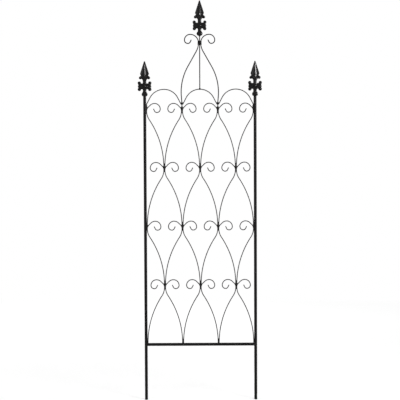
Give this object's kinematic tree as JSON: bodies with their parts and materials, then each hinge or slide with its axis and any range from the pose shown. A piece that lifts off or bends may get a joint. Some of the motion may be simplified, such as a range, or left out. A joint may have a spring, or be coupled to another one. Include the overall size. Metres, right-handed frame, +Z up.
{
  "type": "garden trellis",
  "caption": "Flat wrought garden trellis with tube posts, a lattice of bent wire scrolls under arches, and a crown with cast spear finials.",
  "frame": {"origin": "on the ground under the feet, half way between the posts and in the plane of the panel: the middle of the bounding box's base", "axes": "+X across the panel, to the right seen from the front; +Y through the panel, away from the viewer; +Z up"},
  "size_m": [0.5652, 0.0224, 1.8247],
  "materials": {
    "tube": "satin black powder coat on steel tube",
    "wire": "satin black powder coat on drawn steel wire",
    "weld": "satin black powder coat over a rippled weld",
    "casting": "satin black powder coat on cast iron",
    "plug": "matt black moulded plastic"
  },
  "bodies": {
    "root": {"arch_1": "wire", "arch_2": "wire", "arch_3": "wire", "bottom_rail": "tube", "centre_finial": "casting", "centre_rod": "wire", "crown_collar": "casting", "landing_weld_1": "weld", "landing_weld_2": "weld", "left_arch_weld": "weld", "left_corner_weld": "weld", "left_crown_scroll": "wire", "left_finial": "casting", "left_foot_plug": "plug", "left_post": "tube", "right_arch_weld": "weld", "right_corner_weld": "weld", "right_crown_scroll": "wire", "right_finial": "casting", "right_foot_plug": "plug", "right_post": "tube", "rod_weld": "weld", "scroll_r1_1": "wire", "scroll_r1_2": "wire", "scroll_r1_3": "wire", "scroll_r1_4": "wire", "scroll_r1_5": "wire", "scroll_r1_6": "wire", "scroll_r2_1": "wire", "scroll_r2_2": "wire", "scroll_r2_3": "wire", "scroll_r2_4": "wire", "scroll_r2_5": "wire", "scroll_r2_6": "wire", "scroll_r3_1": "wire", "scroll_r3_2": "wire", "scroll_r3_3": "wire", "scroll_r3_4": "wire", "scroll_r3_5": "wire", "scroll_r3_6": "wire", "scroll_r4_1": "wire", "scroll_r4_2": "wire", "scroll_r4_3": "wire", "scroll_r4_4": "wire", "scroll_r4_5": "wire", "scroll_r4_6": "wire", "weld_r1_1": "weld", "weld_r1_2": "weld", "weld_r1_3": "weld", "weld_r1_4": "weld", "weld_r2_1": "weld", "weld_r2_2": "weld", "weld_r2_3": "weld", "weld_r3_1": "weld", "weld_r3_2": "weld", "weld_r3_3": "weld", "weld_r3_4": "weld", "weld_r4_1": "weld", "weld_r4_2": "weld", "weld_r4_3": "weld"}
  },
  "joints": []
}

■ **Exercise details**
Extract all the material, leaving every line as it is.

■ **Output below**
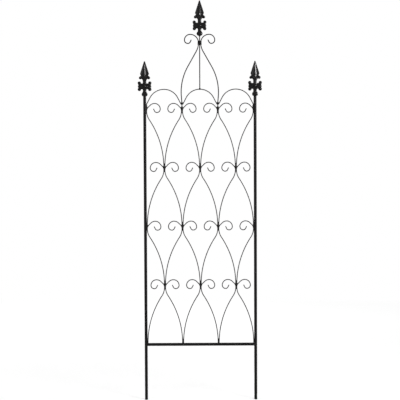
Give this object's kinematic tree as JSON: bodies with their parts and materials, then each hinge or slide with its axis and any range from the pose shown. A piece that lifts off or bends may get a joint. Some of the motion may be simplified, such as a range, or left out. A joint may have a spring, or be coupled to another one. Include the overall size. Metres, right-handed frame, +Z up.
{
  "type": "garden trellis",
  "caption": "Flat wrought garden trellis with tube posts, a lattice of bent wire scrolls under arches, and a crown with cast spear finials.",
  "frame": {"origin": "on the ground under the feet, half way between the posts and in the plane of the panel: the middle of the bounding box's base", "axes": "+X across the panel, to the right seen from the front; +Y through the panel, away from the viewer; +Z up"},
  "size_m": [0.5652, 0.0224, 1.8247],
  "materials": {
    "tube": "satin black powder coat on steel tube",
    "wire": "satin black powder coat on drawn steel wire",
    "weld": "satin black powder coat over a rippled weld",
    "casting": "satin black powder coat on cast iron",
    "plug": "matt black moulded plastic"
  },
  "bodies": {
    "root": {"arch_1": "wire", "arch_2": "wire", "arch_3": "wire", "bottom_rail": "tube", "centre_finial": "casting", "centre_rod": "wire", "crown_collar": "casting", "landing_weld_1": "weld", "landing_weld_2": "weld", "left_arch_weld": "weld", "left_corner_weld": "weld", "left_crown_scroll": "wire", "left_finial": "casting", "left_foot_plug": "plug", "left_post": "tube", "right_arch_weld": "weld", "right_corner_weld": "weld", "right_crown_scroll": "wire", "right_finial": "casting", "right_foot_plug": "plug", "right_post": "tube", "rod_weld": "weld", "scroll_r1_1": "wire", "scroll_r1_2": "wire", "scroll_r1_3": "wire", "scroll_r1_4": "wire", "scroll_r1_5": "wire", "scroll_r1_6": "wire", "scroll_r2_1": "wire", "scroll_r2_2": "wire", "scroll_r2_3": "wire", "scroll_r2_4": "wire", "scroll_r2_5": "wire", "scroll_r2_6": "wire", "scroll_r3_1": "wire", "scroll_r3_2": "wire", "scroll_r3_3": "wire", "scroll_r3_4": "wire", "scroll_r3_5": "wire", "scroll_r3_6": "wire", "scroll_r4_1": "wire", "scroll_r4_2": "wire", "scroll_r4_3": "wire", "scroll_r4_4": "wire", "scroll_r4_5": "wire", "scroll_r4_6": "wire", "weld_r1_1": "weld", "weld_r1_2": "weld", "weld_r1_3": "weld", "weld_r1_4": "weld", "weld_r2_1": "weld", "weld_r2_2": "weld", "weld_r2_3": "weld", "weld_r3_1": "weld", "weld_r3_2": "weld", "weld_r3_3": "weld", "weld_r3_4": "weld", "weld_r4_1": "weld", "weld_r4_2": "weld", "weld_r4_3": "weld"}
  },
  "joints": []
}